In a few short months, the weather will turn crisp, the holiday season will draw near, and the coronavirus may embark on its third consecutive winter of death and devastation.

That prospect has federal regulators and their scientific advisers engaged in a high-stakes guessing game.

The question: How should the COVID-19 vaccine change?

Certainly, the circumstances have changed. The coronavirus strains responsible for 97% of infections today — BA. 4, BA. 5 and BA. 2.12.1 — didn’t exist in 2021, let alone in 2020. Yet all of the vaccines currently available in the U.S. are designed to recognize the version that left China in January 2020.

The shots have done an admirable job.

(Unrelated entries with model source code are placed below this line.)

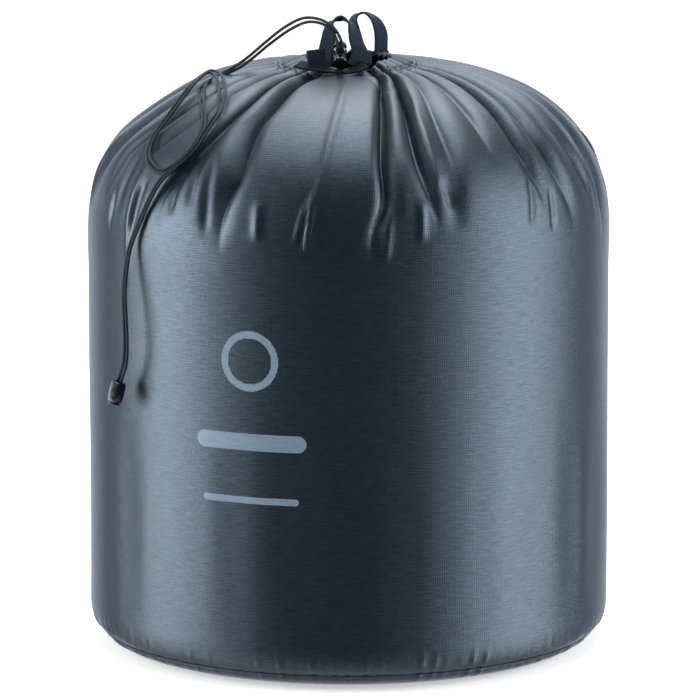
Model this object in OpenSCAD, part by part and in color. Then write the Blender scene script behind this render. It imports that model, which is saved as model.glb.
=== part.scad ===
// Drawstring pack sack, filled and standing: ripstop body with a gathered mouth,
// webbing loops, a spring cord lock and a doubled drawcord with a cord end.
// Units mm, +Z up, origin on the floor under the middle of the base, front faces -Y.

/* [Part] */
// Which sub-part to build, or all of them

/* [Sack] */
// Diameter of the filled body
body_d = 280; // [200:5:320]
// Height of the wall's straight part above the floor
wall_h = 210; // [120:5:260]
// Rise of the domed shoulder from the wall to the gathered neck
dome_h = 102; // [60:1:140]
// Fabric thickness as modelled, padded out so that the shell is solid
wall_t = 1; // [0.8:0.1:2]
// Height of the seam between the wall and the base panel
seam_h = 8; // [4:1:14]
// Radius of the gathered neck, at the hem's stitch line
neck_r = 39; // [30:1:50]
// Radius of the closed mouth, at the tips of the tucks
mouth_r = 22; // [16:1:28]
// Number of tucks that the drawn hem falls into
tucks = 26; // [16:1:36]

/* [Webbing] */
// Width of the webbing tape
tape_w = 10; // [8:1:15]
// Thickness of the webbing tape
tape_t = 1.2; // [0.8:0.1:2]

/* [Cord and lock] */
// Diameter of the drawcord
cord_d = 1.6; // [1.4:0.1:2.5]
// Angle of the lock's cord hole above the horizontal
lock_tilt = 50; // [30:1:60]
// Outer diameter of the lock's barrel
lock_d = 7; // [7:0.1:10]
// Travel of the lock's plunger
plunger_travel = 2; // [1:0.1:2.4]
// Width of the cord end across its corners
end_d = 9.4; // [8:0.1:12]
// Height of the cord end
end_h = 11; // [9:0.5:14]

/* [Hidden] */
$fn = 72;
body_r = body_d / 2;
neck_z = wall_h + dome_h;
dome_power = 2.7;
corner_power = 2.3;
corner_w = 28;
corner_h = 24;
gap = 0.3;
profile_steps = 14;

// Points of a rounded quarter, from angle a0 to a1, about the centre c
function round_quarter(c, w, h, power, a0, a1, steps) = [
  for (i = [0:steps])
    let (a = a0 + (a1 - a0) * i / steps)
    [c[0] + w * pow(max(0, cos(a)), 2 / power),
     c[1] + sign(sin(a)) * h * pow(abs(sin(a)), 2 / power)]
];
function dome_angle(r, rr) = acos(pow(r / rr, dome_power / 2));
function corner_angle(z, hh) = asin(pow((corner_h - z) / hh, corner_power / 2));
function reversed(v) = [for (i = [len(v) - 1:-1:0]) v[i]];

// The shoulder and wall's outline, drawn in by t
function wall_line(t) = concat(
  round_quarter([body_r - corner_w, corner_h], corner_w - t, corner_h - t,
    corner_power, -corner_angle(seam_h, corner_h - t), 0, profile_steps),
  round_quarter([0, wall_h], body_r - t, dome_h - t,
    dome_power, 0, dome_angle(neck_r, body_r - t), profile_steps * 2)
);
function base_line(t) = concat(
  [[0, t]],
  round_quarter([body_r - corner_w, corner_h], corner_w - t, corner_h - t,
    corner_power, -90, -corner_angle(seam_h, corner_h - t), profile_steps)
);

module shell(line_out, line_in) {
  rotate_extrude() polygon(concat(line_out, reversed(line_in)));
}

// A tape of width w swept along p, with its width laid along the directions d
module tape(p, d, w = tape_w, t = tape_t) {
  n = len(p);
  pts = [for (i = [0:n - 1])
    let (
      along = unit(p[min(i + 1, n - 1)] - p[max(i - 1, 0)]),
      side = unit(d[i] - (d[i] * along) * along),
      up = cross(along, side)
    )
    for (c = [[-1, -1], [1, -1], [1, 1], [-1, 1]])
      p[i] + side * c[0] * w / 2 + up * c[1] * t / 2];
  skin(pts, n, 4);
}
function unit(v) = v / norm(v);

// Closed skin over n rings of k points each
module skin(pts, n, k) {
  sides = [for (i = [0:n - 2], j = [0:k - 1])
    let (a = i * k + j, b = i * k + (j + 1) % k)
    each [[a, b, b + k], [a, b + k, a + k]]];
  ends = [[for (j = [k - 1:-1:0]) j], [for (j = [0:k - 1]) (n - 1) * k + j]];
  polyhedron(points = pts, faces = concat([for (f = sides) reversed(f)],
    [for (e = ends) reversed(e)]), convexity = 6);
}

// A round cord swept along p
module cord(p, d = cord_d, k = 8) {
  n = len(p);
  pts = [for (i = [0:n - 1])
    let (
      along = unit(p[min(i + 1, n - 1)] - p[max(i - 1, 0)]),
      side = unit(cross(along, unit(p[i] - sack_middle))),
      up = cross(along, side)
    )
    for (j = [0:k - 1])
      p[i] + (side * cos(j * 360 / k) + up * sin(j * 360 / k)) * d / 2];
  skin(pts, n, k);
}

// ---- where the doubled drawcord runs ----
sack_middle = [0, 0, 200];
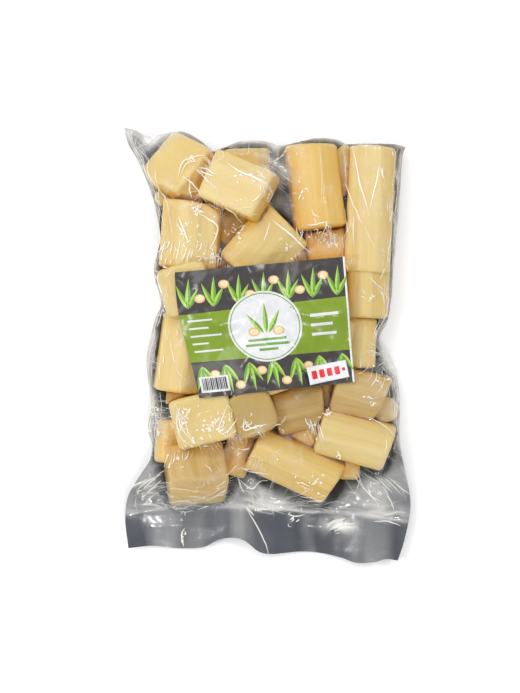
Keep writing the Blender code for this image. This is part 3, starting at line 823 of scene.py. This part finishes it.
def crinkled(points, margin):
    """The front film's wrinkles: its moved points, its painted glints along its creases, its haze with painted
    sheen, and how pale its rim.
    """
    x, y, z = points[..., 0], points[..., 1], points[..., 2]
    steps_u, steps_v = (np.minimum(np.arange(count), np.arange(count)[::-1]) for count in z.shape)
    from_rim = np.minimum(steps_u[:, None], steps_v[None, :]) * FILM_CELL

    # Zones: the band below the seam and the rest, gathers above the seam, bends, risen film and its hollows
    seam = np.interp(x, *np.transpose(SEAM_LINE)) + 1.2 * cloud_noise(x, 0 * y, 22, 11)
    band = np.clip((seam - y) / 1.5, 0, 1)
    rest = 1 - band
    inner = np.clip(from_rim / 4, 0, 1)
    gathered = np.clip(1 - (y - seam) / 14, 0, 1) * rest
    glint_blotch = spot(x, y, GLINT_BLOTCH, 11, 5)
    bend = blurred(np.clip(np.abs(z - blurred(z, 3, 1)) / 1.2, 0, 1), 2, 1)
    risen = np.clip((z - margin - 0.5) / 6, 0, 1)
    below = np.clip((blurred(z, 12, 2) - z) / 5, 0, 1) * risen
    busy = patches(x, y, 30, 21, 0.25 + 0.4 * bend + 0.4 * below, 0.8) * inner * rest + glint_blotch

    # Patterns: wide and fine wrinkles, streaks down the slopes, and the gathers' folds
    warped = [axis + 5 * cloud_noise(x, y, 17, seed) for axis, seed in ((x, 31), (y, 41))]
    wide = ridge(cloud_noise(*warped, 15, 51), 15, 1.4)
    fine = ridge(cloud_noise(*warped, 8, 61), 8, 1.0)
    streaks = downhill_streaks(z, 81)
    gathers = cloud_noise(x / 6 + 0.3 * y, y + 0.1 * x, 2.4, 161)

    # How far each point moves
    shift = 0.6 * wide * (0.3 + 0.7 * busy) + 0.4 * fine * busy
    shift += 0.18 * streaks * (0.25 + 0.75 * np.clip(bend + below, 0, 1)) * (0.3 + 0.7 * risen)
    shift += 0.5 * (1 - risen) * cloud_noise(x, y, 11, 91) * (1 - 0.6 * band) + 0.4 * gathered * gathers
    shift += 0.6 * ridge(y - seam, 1, 0.9) + band * 0.8 * cloud_noise(x, y / 5, 14, 171)
    moved = points + grid_normals(points) * (shift * inner)[..., None]

    # How creased it is, as painted glints along its creases
    crease_glint = 0.16 * wide**2 * (0.2 + busy) + 0.14 * fine**2 * busy
    crease_glint = crease_glint * patches(x, y, 10, 101, 0, 1.8, 1.4) * rest
    fans = np.clip(bend + below + 0.4 * (1 - risen) * rest, 0, 1)
    crease_glint += 0.38 * (np.clip(streaks, 0, 2.5) / 2.5) ** 2 * fans * patches(x, y, 12, 121, 0.3)
    crease_glint += 0.26 * gathered * np.clip(gathers, 0, 1) + 0.14 * ridge(y - seam, 1, 1.3)

    # How hazy it is: a faint haze of its own, with painted sheen in milky spots, on its rim, over slack film
    # and over hollows
    haze_and_sheen = 0.03 * patches(x, y, 26, 111, 0.2) + 0.12 * gathered * np.clip(0.6 + gathers, 0, 1)
    # Painted highlight: the white blotch on the foot band, patchy
    haze_and_sheen += 0.85 * glint_blotch * patches(x - 0.6 * y, y + 0.4 * x, 6, 251, 0.55 + 0.3 * wide)
    for spot_x, spot_y, size, amount in MILKY:
        haze_and_sheen += amount * spot(x, y, (spot_x, spot_y), size, size) * rest * patches(x, y, 7, 201, 0.7)
    pale_rim = np.clip(1.3 - from_rim / 6, 0, 1) * np.clip((y + 72) / 10, 0, 1)
    for spot_x, spot_y, across, up in DARK_RIM:
        pale_rim *= 1 - spot(x, y, (spot_x, spot_y), across, up)
    haze_and_sheen += 0.40 * pale_rim * patches(x, y, 9, 231, 0.7, 0.6)
    haze_and_sheen += (1 - risen) * rest * (0.14 + 0.16 * patches(x, y, 15, 211, 0.45))
    # Painted light: the film paler over the hollows between pieces, lifting their shade
    haze_and_sheen += 0.14 * below * patches(x, y, 8, 241, 0.6)
    # Painted reflection: pale bands of sheen across the band below the seam
    tones = np.interp(x + 3 * cloud_noise(x, y, 20, 181), *np.transpose(FOOT_TONES))
    haze_and_sheen += band * tones * patches(x, y / 6, 9, 191, 0.85, 0.5, 1.2)
    return moved, {"crease_glint": np.clip(crease_glint * inner, 0, 1), "haze_and_sheen": haze_and_sheen}, pale_rim


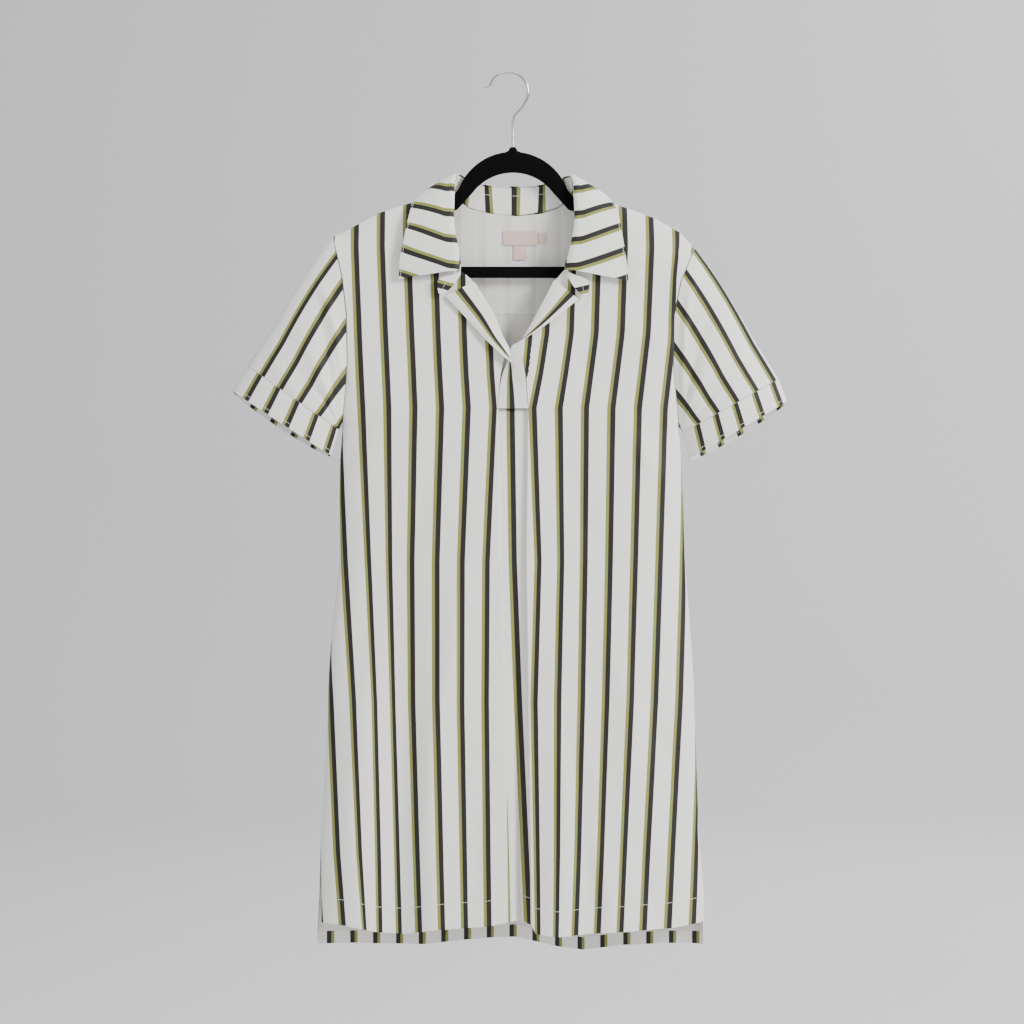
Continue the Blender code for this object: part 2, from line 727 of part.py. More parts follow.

Researchers credit them with saving 1.9 million U.S. lives in their first year of availability, and they continue to provide solid protection against severe illness and death from COVID-19. The ubiquitous omicron subvariants, however, have several mutations on their crucial spike proteins that make them less recognizable to an immune system primed to fight the 2 1/2-year-old virus.

The result: A real-world study found that the protection from three doses of mRNA vaccine is half as strong against omicron compared to the Delta variant that preceded it.

At the end of June, the FDA asked vaccine manufacturers to produce “bivalent” doses that combine the original vaccine with one designed to recognize BA. 4 and BA.5. Who will be advised to get it has yet to be determined.